En témoigne la campagne de rappel de produits Shein par le gouvernement français en février dernier, via son site Rappel Conso. Certains objets vendus par la plateforme contenaient du mercure ou du nickel dans des quantités non réglementaires en Europe mais commercialisables en Asie. Or, ces métaux, lorsqu’ils sont inhalés ou avalés, peuvent entraîner de graves problèmes respiratoires.

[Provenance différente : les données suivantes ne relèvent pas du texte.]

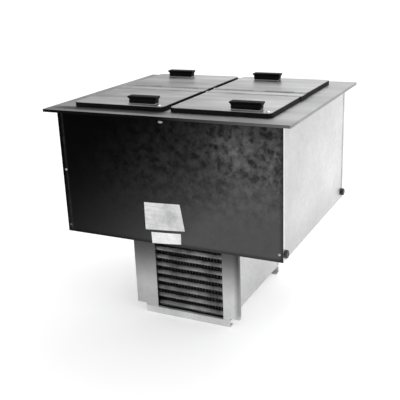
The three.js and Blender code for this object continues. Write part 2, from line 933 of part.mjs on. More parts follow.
// One blade of the fan, pitched about its own length and turned to its place about the shaft
function fanBlade(turn) {
  const half = THREE.MathUtils.degToRad(bladeHalfAngle);
  const root = hubRadius / 2;
  const foot = root * Math.tan(half);
  const shape = new THREE.Shape([new THREE.Vector2(root, foot), new THREE.Vector2(root, -foot)]);
  shape.absarc(0, 0, bladeReach, -half, half);
  const sheet = pushed(shape, "y", [-bladeSheet / 2, bladeSheet / 2]);
  sheet.rotateX(THREE.MathUtils.degToRad(bladePitch));
  sheet.rotateY(turn * 2 * Math.PI);
  return solid(sheet.translate(airwayX, hubFront + hubLength / 2, fanRise));
}

function makeFan() {
  const centre = [airwayX, 0, fanRise];
  const hubBack = hubFront + hubLength;
  const boreStart = hubBack - boreDepth;
  const hub = rod(hubRadius, "y", [hubFront, hubBack], centre, smallSides);
  const bore = rod(shaftRadius + shaftPlay, "y", [boreStart, hubBack + overrun], centre, smallSides);
  const blades = Array.from({ length: bladeCount }, (_, i) => fanBlade(i / bladeCount));
  piece("fan_blade", cut(join(hub, ...blades), bore), aluminium);
  const tip = boreStart + seam;
  const back = motorFront + motorLength;
  const profile = [
    [0, tip],
    [shaftRadius, tip],
    [shaftRadius, motorFront - bossLength],
    [bossRadius, motorFront - bossLength],
    [bossRadius, motorFront],
    [motorRadius - motorRound, motorFront],
    [motorRadius, motorFront + motorRound],
    [motorRadius, back - motorRound],
    [motorRadius - motorRound, back],
    [bossRadius, back],
    [bossRadius, back + bossLength],
    [0, back + bossLength],
  ];
  piece("fan_motor", turned(profile, "y", centre, motorSides), blackPaint);
}

function makeBracket() {
  const centre = [airwayX, 0, fanRise];
  const range = [bracketBack - bracketDepth, bracketBack];
  const through = [range[0] - overrun, range[1] + overrun];
  const half = bracketWidth / 2;
  const wide = [airwayX - half, airwayX + half];
  const foot = [wide[0] + footSide, wide[1] - footSide];
  const body = join(
    rod(motorRadius + seam + bracketRim, "y", range, centre, motorSides),
    block(wide, range, [deckTop, fanRise]),
    block(foot, [range[0] + bracketDepth / 2, range[0] + footLength], [deckTop + seam, deckTop + railSheet]),
  );
  piece("fan_bracket", cut(body, rod(motorRadius + seam, "y", through, centre, motorSides)), galvanised);
}

// Compressor: a welded shell on a foot plate, standing on four grommets
const compressorX = -20;
const motorGap = 37;
const passGap = 35;
const roomFront = motorFront + motorLength + bossLength + motorGap;
const roomRear = passY - passGap;
const compressorPlace = [compressorX, (roomFront + roomRear) / 2];
const seamRib = 5;
const shellRadius = (roomRear - roomFront) / 2 - seamRib;
const shellBottom = 51;
const shellHeight = 157;
const shellShares = [
  [0, 0],
  [0.74, 0],
  [0.94, 0.05],
  [1, 0.14],
  [1, 0.76],
  [0.92, 0.87],
  [0.72, 0.94],
  [0.4, 0.985],
  [0, 1],
];
const seamLevelShare = 0.5;
const platePlace = 49.2;
const plateSheet = 3;
const plateClear = 26.5;
const plateTuck = 4;
const plateHalf = [panX - plateClear, shellRadius - plateTuck];
const plateCorner = 16;
const footInset = 14;
const footPlaces = plateHalf.map((half) => half - footInset);
const grommetRadius = 11;
const grommetWaist = 8;

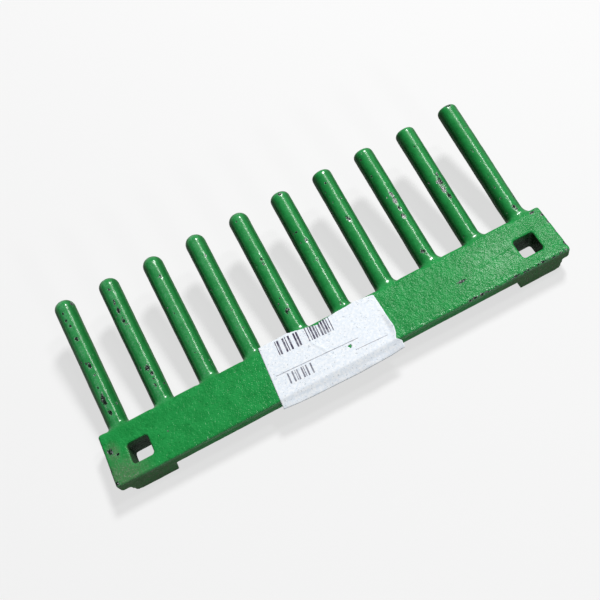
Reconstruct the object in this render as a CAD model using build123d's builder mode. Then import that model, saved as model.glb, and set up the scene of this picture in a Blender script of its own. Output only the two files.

Approvisionnement des marketplaces : un non-sens logistique et écologique

Il existe une autre conséquence inhérente à l’offre mondialisée des marketplaces : le transport induit pour acheminer les marchandises. L'e-commerce a un impact environnemental significatif : aux émissions de carbone liées à la production des emballages à usage unique doivent s’ajouter celles liées à la livraison à domicile. Le fret (aérien et maritime) est en constante croissance depuis plusieurs années (+21% en 2021 par rapport à 2020 pour le fret aérien selon l’Association du transport aérien international). Le transport par bateau représente de son côté 16% des émissions de CO2 du fret international mais 70% des tonnes-kilomètres transportés d'après l'OCDE.

A l’heure où la protection de l’environnement est devenue la deuxième préoccupation des Français derrière le pouvoir d’achat selon l'Ademe, il semble que l’opacité sur la provenance des produits ne répondent plus à l’exigence des consommateurs en matière de transparence.

Un dumping commercial par le prix, entretenu par les marketplaces

Les biens produits et fabriqués par les commerçants européens subissent de plein fouet la concurrence d’objets provenant du monde entier et vendus sur le même étal numérique, la marketplace. Pourtant, ceux-ci sont différents les uns des autres en termes de qualité, de conditions de production et de normes auxquelles sont soumis les fabricants ou commerçants. 

Cette dérégulation du marché se fait par le prix puisque les commerçants ne sont pas soumis aux mêmes obligations fiscales selon le pays dans lequel ils se trouvent. D’après l’outil Country Economy, c’est en Europe que la pression fiscale, définie par l'OCDE comme le "montant total des recettes fiscales recouvrées, exprimé en pourcentage du PIB", est la plus forte dans le monde. Ce qui offre un avantage de fait aux fournisseurs asiatiques, américains ou africains.

Nombre de marketplaces ne jouent pas le jeu de la clarté quant à la vente de produits qu’ils proposent. Les biens qui y sont proposés disposent de différences significatives en matière de fabrication, de prix voire d’impact carbone lié à leur acheminement. Pourtant, tous se retrouvent en concurrence frontale sur un même étal numérique.

S’il est possible d’assumer ce choix et de proposer aux consommateurs une très large diversité de produits, notamment en période de baisse du pouvoir d’achat, la prise de conscience des Français en matière d’écologie laisse penser que ces derniers aimeraient être informés en toute transparence. 

Pour ce faire, il est indispensable que les marketplace revoient certaines de leurs pratiques en indiquant par exemple le pays d’origine de chaque produit vendu directement sur la page e-commerce et pas dans les détails du produit. On pourrait même imaginer des labels ou une mise en avant, dans chaque pays, de produits fabriqués localement, ce qui pourrait inciter à valoriser le savoir-faire local et éviter les transports mondiaux de marchandises. 

De la même façon, signaler le respect ou non des normes de qualité dans le pays au sein duquel la marketplace est mise en ligne permettrait de mieux protéger les consommateurs. Il est donc fondamental que le législateur, français ou européen, s’empare de ce sujet afin de rétablir une équité dans ce far-west que sont devenues les marketplaces, pour le bien des consommateurs et des commerçants qui y vendent leurs produits.